The vast majority of CARP members describe themselves as politically active, about one third say their politics have changed in the past ten years since 2001, and for most of these, the change was to become more conservative.
Despite a strong belief in direct democracy, where the representative does the constituents’ bidding, members do not favour the goals of the Tea Party in the US.
Despite the fact strong majorities believe those who vote should have more say in running the country than those who don’t (even when told older Canadians vote the most), they disagree that policy in Canada is made in favour of older Canadians to the detriment of younger Canadians, and that this, if it did exist, would not be a good thing.
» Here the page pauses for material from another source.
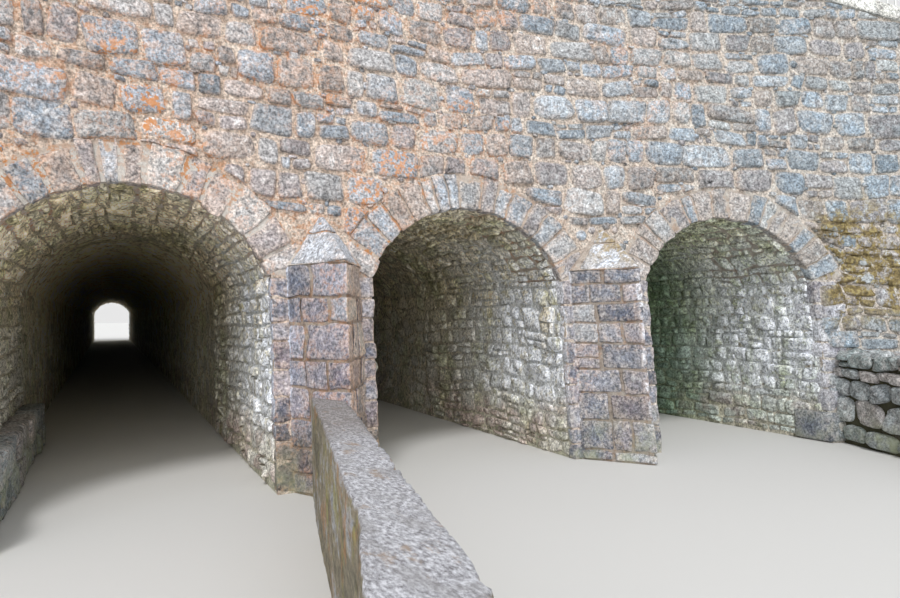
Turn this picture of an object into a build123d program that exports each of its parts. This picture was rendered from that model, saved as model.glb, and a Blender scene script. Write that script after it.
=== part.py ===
from build123d import *
import math
import os

# Masonry canal aqueduct at half size, in millimetres.
# X runs along the canal, Y along the tunnels, Z up from the stream bed.
# The front face looks towards -Y. The origin is the centre of the base.

# Tunnels
tunnel_length = 33600
arch_pitch = 2131
track_span = 1520
middle_span = 1450
right_span = 1415
springing_height = 1270
crown_height = 1770
ring_depth = 225
abutment_thickness = 600
crown_cover = 105

# Curved and battered face walls
face_radius = 9740
face_batter = 0.11
wall_base_thickness = 780
wall_top_height = 3750
wing_slope = 0.30
slope_start = 2840
wing_reach = 5500

# Copings on the face walls
coping_thickness = 120
coping_overhang = 25

# Cutwaters and their caps
cutwater_height = 1335
track_cutwater_half_width = 235
track_cutwater_reach = 470
stream_cutwater_half_width = 275
stream_cutwater_reach = 390
cap_rise = 330
cap_overhang = 14

# Canal over the middle of the tunnels
canal_width = 3600
canal_depth = 750
canal_wall_thickness = 400
canal_lining = 150
canal_coping_width = 440
canal_coping_thickness = 120
canal_coping_overhang = 40
bank_drop = 40
side_wall_thickness = 450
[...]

The majority of members believe newly licensed drugs should have to perform better than existing drugs before they are included in provincial formularies, one half do not know whether this is the case in Canada or not, and when told that some only have to perform better than a placebo to be listed in this country, about one half disagree with the policy, while an unusually high proportion of members have no opinion. It may be that this is a policy question which stretches respondent comprehension.
The majority believe wait time benchmarks for surgery and cancer treatment aren’t being met, and the majority of members do not find these benchmarks reasonably short anyway. Members want shorter benchmarks set, even if they are missed, rather than seeing more current benchmarks met.
Members see the best solutions to wait times as being better queue management and more doctors, nurses and radiation specialists, and they agree strongly that both should be put in place simultaneously. The vast majority want the government to make new, shorter wait time benchmarks an election promise, but few would switch parties to vote for this policy.
One half of members gamble or game, spending about $12 a month on average.
Members prefer the younger Elvis in the sportcoat to either the middle period Elvis in the black leather jumpsuit or the later Elvis in the white satin jumpsuit. A possible explanation is that our members were teenagers in the mid-1950s when Elvis first appeared, and they have a direct memory of this. Americans apparently feel the same way – the young Elvis in a sportcoat is featured on their commemorative postage stamp.
The Conservatives are preferred by more than one half of members, while the Liberals are slowly gaining share in second place and the NDP are slowly losing share in third place.